Novak Djokovic cruises past Roger Federer in Aussie Open semifinal

ByMatt Wilansky ESPN logo
Thursday, January 28, 2016

MELBOURNE, Australia -- In just a matter of days, Novak Djokovic went from toiling in an error-strewn existence to Mr. Clean.

The world No. 1 held off a late charge from Roger Federer, winning 6-1, 6-2, 3-6, 6-3 to reach the Australian Open final once again.

In the fourth round, Djokovic committed an outrageous 100 errors against Gilles Simon, a match that left the Serb contemplating his chances to add to his five titles Down Under. Then, two days ago, he wasn't much crisper versus Kei Nishikori.

But Thursday against the third-ranked Federer, Djokovic played tidy tennis for much of their 2-hour, 19-minute matchup, finishing with 33 winners and only 20 misfires.

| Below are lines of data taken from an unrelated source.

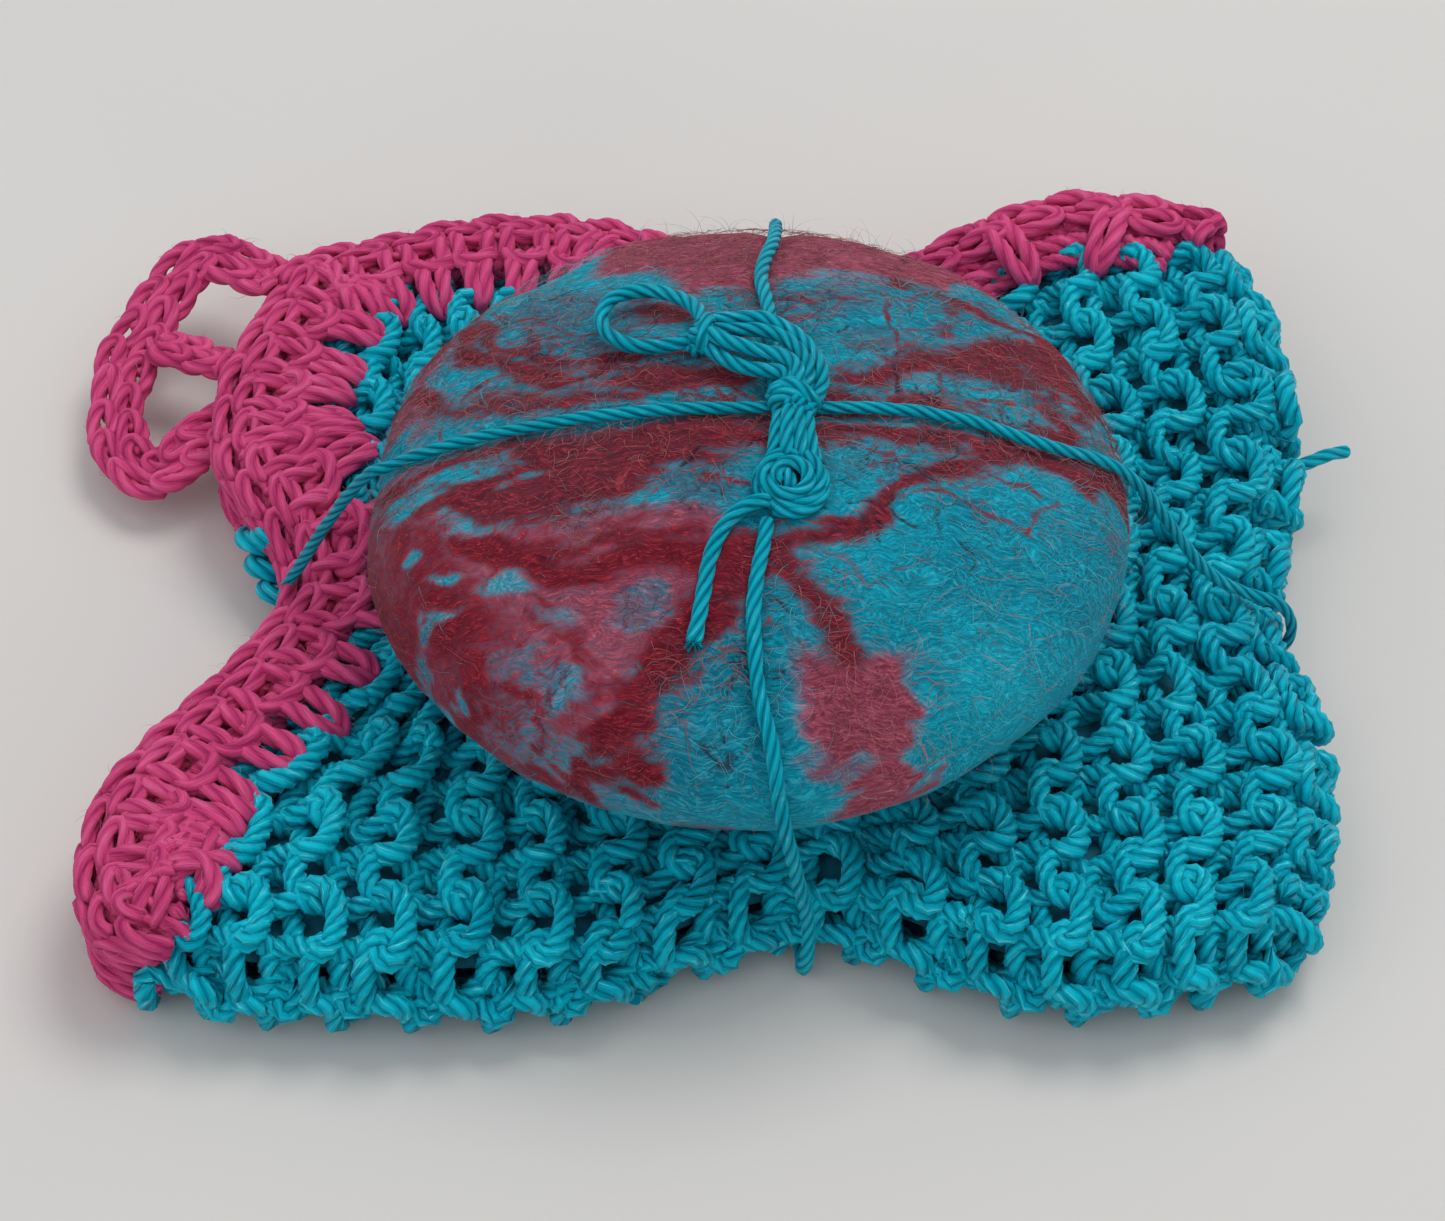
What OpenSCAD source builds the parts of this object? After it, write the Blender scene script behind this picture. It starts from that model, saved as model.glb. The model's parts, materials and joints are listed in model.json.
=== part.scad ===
// Felt pin cushion on a folded knitted cloth, tied crosswise with cotton yarn.
// Units are millimetres, +Z is up. The origin is on the resting plane, under the
// middle of the felt pad. -Y is the front. The left and back edges of the cloth
// carry the crochet edging, the front and right edges are folds.

/* [Felt pad] */
// diameter of the felt pad
pad_diameter = 88; // [80:1:94]
// thickness of the felt pad
pad_height = 34; // [28:1:40]
// radius of the rounded rim of the pad
rim_radius = 9; // [6:0.5:12]
// thickness of the felt cover over the firm core
felt_thickness = 3; // [2:0.25:5]
// thickness of the coloured fleece laid into the cover
fleece_thickness = 0.7; // [0.4:0.1:1.2]

/* [Folded cloth] */
// half width of the folded cloth, left to right
cloth_half_width = 72; // [70:1:80]
// half depth of the folded cloth, front to back
cloth_half_depth = 61; // [60:1:70]
// thickness of one ply of knitting
ply_thickness = 3.2; // [2.4:0.1:4]
// air gap between two plies
ply_gap = 0.2; // [0.1:0.05:0.4]
// width of the crochet edging
edging_width = 10; // [6:0.5:14]
// how far the tie pulls the left side in
pinch_left = 20; // [8:1:22]
// how far the tie pulls the front side in
pinch_front = 9; // [4:1:9]
// resting lift of the back right corner, degrees
lift_back_right = 12; // [0:1:16]

/* [Tie] */
// diameter of the tying yarn
yarn_diameter = 2; // [1.6:0.1:2.6]
// clearance between yarn and pad
yarn_gap = 0.08; // [0.05:0.01:0.2]
// radius of the standing bow loop, middle of the yarn
bow_radius = 6.9; // [5.6:0.1:7.6]
// radius of the coiled yarn, middle of the outer turn
coil_radius = 3.3; // [2.8:0.1:4]
// length of the hanging tail
tail_length = 15; // [10:1:20]

/* [Hanging loop] */
// width of the crochet band of the hanging loop
band_width = 5.4; // [4:0.2:7]
// thickness of the crochet band
band_thickness = 2.8; // [2:0.2:4]

/* [Hidden] */
$fn = 96;
part_gap = 0.05;                        // air under the pad and round its core
ply_pitch = ply_thickness + ply_gap;
cloth_top = 4 * ply_thickness + 3 * ply_gap;

half_height = pad_height / 2;
pad_radius = pad_diameter / 2;
pad_z = cloth_top + part_gap + half_height;   // height of the pad's widest ring
rim_centre = pad_radius - rim_radius;         // centre of the rim arc, from the axis
// dome arc: centre on the axis, tangent to the rim arc, apex at half_height
dome_radius = (half_height * half_height + rim_centre * rim_centre - rim_radius * rim_radius)
    / (2 * (half_height - rim_radius));
dome_drop = dome_radius - half_height;        // centre of the dome below the widest ring
join_angle = atan2(dome_drop, rim_centre);    // rim angle where dome and rim meet

yarn_radius = yarn_diameter / 2;
yarn_offset = yarn_radius + yarn_gap;         // pad surface to the middle of the yarn

teal = [0.02, 0.45, 0.52];
felt = [0.12, 0.50, 0.57];
pink = [0.65, 0.24, 0.42];
maroon = [0.43, 0.18, 0.23];
rose = [0.52, 0.28, 0.33];
wadding = [0.82, 0.76, 0.62];

// ----------------------------------------------------------------- helpers
// sum of a list of numbers or of points
function total(list) = [for (item = list) 1] * list;
// a plan point set at height z
function at(point, z) = [point[0], point[1], z];

// ---------------------------------------------------------------- felt pad
pocket_gap = 0.04;                      // air under the fleece

// outlines of the coloured fleece from above, [x, y]
maroon_outlines = [
    [[-40, 3], [-30, 5], [-20, 3.4], [-8, 1], [-4, -6], [-8, -12], [-18, -15], [-30, -18],
     [-38, -12]],
    [[10, 4], [18, 10], [28, 15], [38, 20], [41, 8], [30, 2], [14, -1]],
    [[-36, 26], [-30, 20], [-20, 10], [-6, 4], [-8, 8], [-20, 15], [-29, 26]],
    [[-6, -20], [0, -22], [-6, -32], [-10, -42], [-18, -40], [-12, -30]]
];
rose_outlines = [
    [[-16, 30], [-6, 22], [8, 26], [24, 28], [30, 32], [20, 39], [0, 43.5], [-14, 41]],
    [[6, -30], [12, -31], [18, -32], [18, -40], [8, -43], [7, -36]]
];
fleece_scale = 0.985;                   // fleece against its pocket

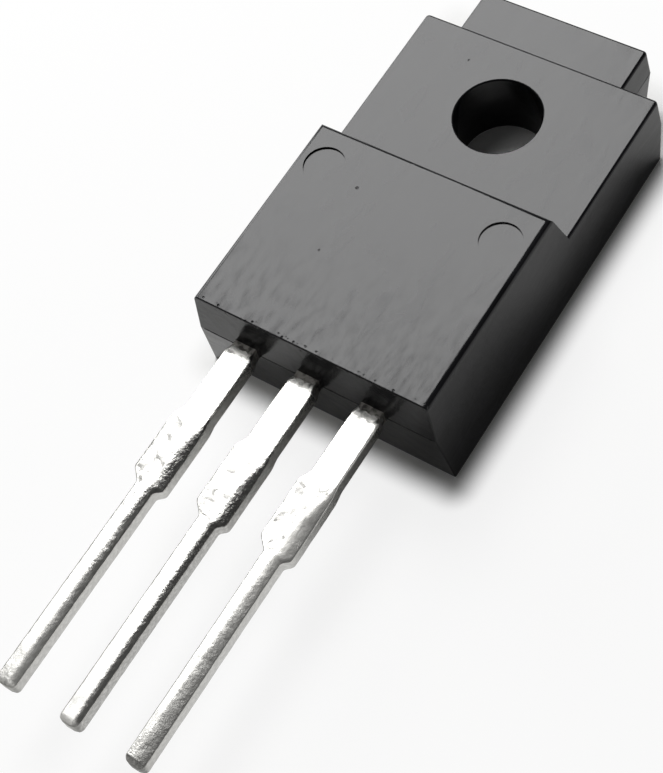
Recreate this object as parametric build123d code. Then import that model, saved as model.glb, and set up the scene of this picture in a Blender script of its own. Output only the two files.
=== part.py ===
"""Power transistor in a fully moulded, isolated three-lead package (TO-220 full-pack style).

The package lies on its back. X is its width, +Y runs from the leads to the mounting tongue and
+Z is the normal of the marked front face. The origin is the middle of the mounting hole on the
back face, which is the face that a heat sink touches. Millimetres.
"""
import math
import os

from build123d import *

# ---- mould form: heights above the back face ----------------------------------------------
BODY_THICKNESS = 4.5        # back face to the raised front face
PLATE_THICKNESS = 2.7       # back face to the lower front face, round the hole
TONGUE_THICKNESS = 2.6      # the end tongue is a touch lower than the plate
LEAD_MID_HEIGHT = 2.6       # mid-plane of the lead strip, and the mould's parting line there
PLATE_PARTING_HEIGHT = 1.45  # the parting line drops to here round the plate and the tongue

# ---- mould form: lengths from the hole's centre -------------------------------------------
LEAD_END = 12.0             # to the end that the leads leave, at its parting line
LEAD_END_FRONT_DRAFT = 0.15  # what that end leans in by, up to the raised front face
LEAD_END_BACK_DRAFT = 0.17   # and down to the back face
STEP_TOP = 4.0              # to the top edge of the sloped step
STEP_FOOT = 3.4             # to its foot on the plate
PLATE_END = 3.05            # to the shoulders beside the tongue, at the parting line
PLATE_END_FRONT_DRAFT = 0.08
PLATE_END_BACK_DRAFT = 0.4
TONGUE_END = 4.9            # to the end of the tongue, at the parting line

# ---- mould form: widths ---------------------------------------------------------------------
BODY_WIDTH = 10.0           # at the back face, its widest
SIDE_DRAFT = 0.095          # each side leans in by this much for each millimetre of height
TONGUE_WIDTH = 6.88         # at the parting line
TONGUE_SIDE_DRAFT = 0.1     # what each of its sides leans in by, up to its front face

CORNER_RADIUS = 0.15        # the plate's and the tongue's upright corners
BLOCK_EDGE_RADIUS = 0.22    # sides and step edge of the raised front face
LEAD_END_RADIUS = 0.05      # round the end that the leads leave
EDGE_RADIUS = 0.12          # round the plate's and the tongue's front faces
HOLE_RIM_RADIUS = 0.06

# ---- mounting hole and ejector marks --------------------------------------------------------
HOLE_DIAMETER = 3.2
MARK_DIAMETER = 1.5
MARK_DEPTH = 0.07
MARK_SPACING = 6.97         # between the two marks, across the package
MARK_FROM_HOLE = 5.44       # from the hole's centre, towards the leads

# ---- lead strip -----------------------------------------------------------------------------
LEAD_COUNT = 3
LEAD_PITCH = 2.54
LEAD_OFFSET = -0.22         # the strip sits this far off the package's centre line
LEAD_THICKNESS = 0.6
NECK_WIDTH = 0.88           # where a lead leaves the body, and inside it
NECK_LENGTH = 0.3           # from the body to where the lead starts to widen
NECK_RAMP = 0.2             # length over which it widens
ROOT_WIDTH = 1.06           # between the neck and the stubs
ROOT_LENGTH = 2.9           # from the body to the stubs
STUB_LEFT = 0.2             # what is left of the strip's tie bar on each side of a lead
STUB_RIGHT = 0.06
STUB_RAMP = 0.3             # length over which a stub runs out
STUB_LENGTH = 2.25          # of the left stub
STUB_LAG = 0.3              # what the right stub runs on past the left one
TIP_WIDTH = 0.68            # what enters the board
TIP_RAMP_LEFT = 0.4         # length over which the blade narrows to it on each side
TIP_RAMP_RIGHT = 0.2
LEAD_LENGTH = 13.5          # from the body to the tip
TIP_CORNER_RADIUS = 0.2
ROOT_EDGE_RADIUS = 0.05     # stamped edges
DIPPED_EDGE_RADIUS = 0.17   # edges under the thick dipped solder, from the stubs on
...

"In the end of the day you are battling yourself the most," Djokovic said of his turnaround. "There are so many players out there that are hitting the ball well.

"Whether or not you're able to cope with the pressure in these particular moments, fighting against some of the best players in the world for the major trophy, you know, of course there's a lot at stake. Emotions are going up and down. It's important to keep it together."

Djokovic's message was clear from the start against Federer: The 10-time major champion won 12 of the first 14 points en route to a two-set lead in just 54 minutes.

The world No. 1 had outrun, outhit and outplayed Federer in every facet of the game. In fact, the match was so lopsided after the first two sets that the savvy on-site research staff was forced to scramble through the record books to put this encounter in perspective in case the third was a blowout. Some of the numbers that were considered:

  • Most lopsided result in their 14 career head-to-head Grand Slam clashes
  • Most lopsided Australian Open and Grand Slam semifinals between any players
  • Federer's fewest games won in 352 career Grand Slam matches
  • Federer's fewest games won against Djokovic in Grand Slam play

"Well, I've had matches where I've played similar tennis," Djokovic said. "But I think against Roger, these first two sets have been probably the best two sets I've played against him overall I think throughout my career.

"I've had some moments against him in sets where I've played on a high level, but this was, yeah, I think a different level than from before. I'm just very, very pleased that I was able to perform the way I did from the very beginning 'til the end."

But the third was a different story. At 3-2, Federer converted his fourth break point of the game, which sent the mostly subdued crowd into a frenzy.

Federer held on to take the set, but just as he had sunk his teeth into the match, play was halted to close the roof over Rod Laver Arena as inclement weather approached. Federer protested, but to no avail.

In the fourth, they played the point of the match. Off a Federer drop shot, Djokovic made a beeline to the net, lobbing the ball back over Federer's head. The Swiss sprinted back and hit a return lob of his own. Djokovic then smashed an overhead only to see Federer crush a running, down-the-line, backhand winner.

Two points later, however, Federer was broken for the final time and that was essentially it.

"I've seen Novak play this well before," Federer said. "It's tough when it's from the start because obviously you got to try to stop the bleeding at some point, you know. Because he returns very well, like Andre Agassi. He can get one or two sets all of a sudden. Those sets run away very quickly."

Coming in, the stats suggested this match would be a dead heat. They had split their 44 previous encounters, and last season, although the Serb won both their Grand Slam encounters, Federer handed him three of his six losses.

Further, Federer had played far crisper tennis through the first five rounds, losing only one set and had spent more than three hours less on the court.

But playing perhaps the greatest returner of all time, Federer could not dictate play on his own service games, especially his second serve, of which he won only 21 of 43 points.

Federer is now winless in his past 14 Grand Slam events, extending the longest drought of his career.

"Of course I wanted to do well," Federer said. "Of course I had a game plan. Of course I had ideas what I should do. I couldn't quite get it done. Maybe parts of my game, maybe parts of his game just matched up in a tough way."

As for Djokovic, he is on to his fifth consecutive major final and 19th overall, a number good enough for third place all time behind Federer (27) and Rafael Nadal (20).

Djokovic now awaits the winner of Friday's other semifinal between No. 2 Andy Murray and No. 8 Milos Raonic.

"Tomorrow's match is going to be interesting to watch," Djokovic said. "Being in the finals and watching the other semifinals, of course it's quite a joyful feeling. Whoever wins, I'm going to be ready for the great battle."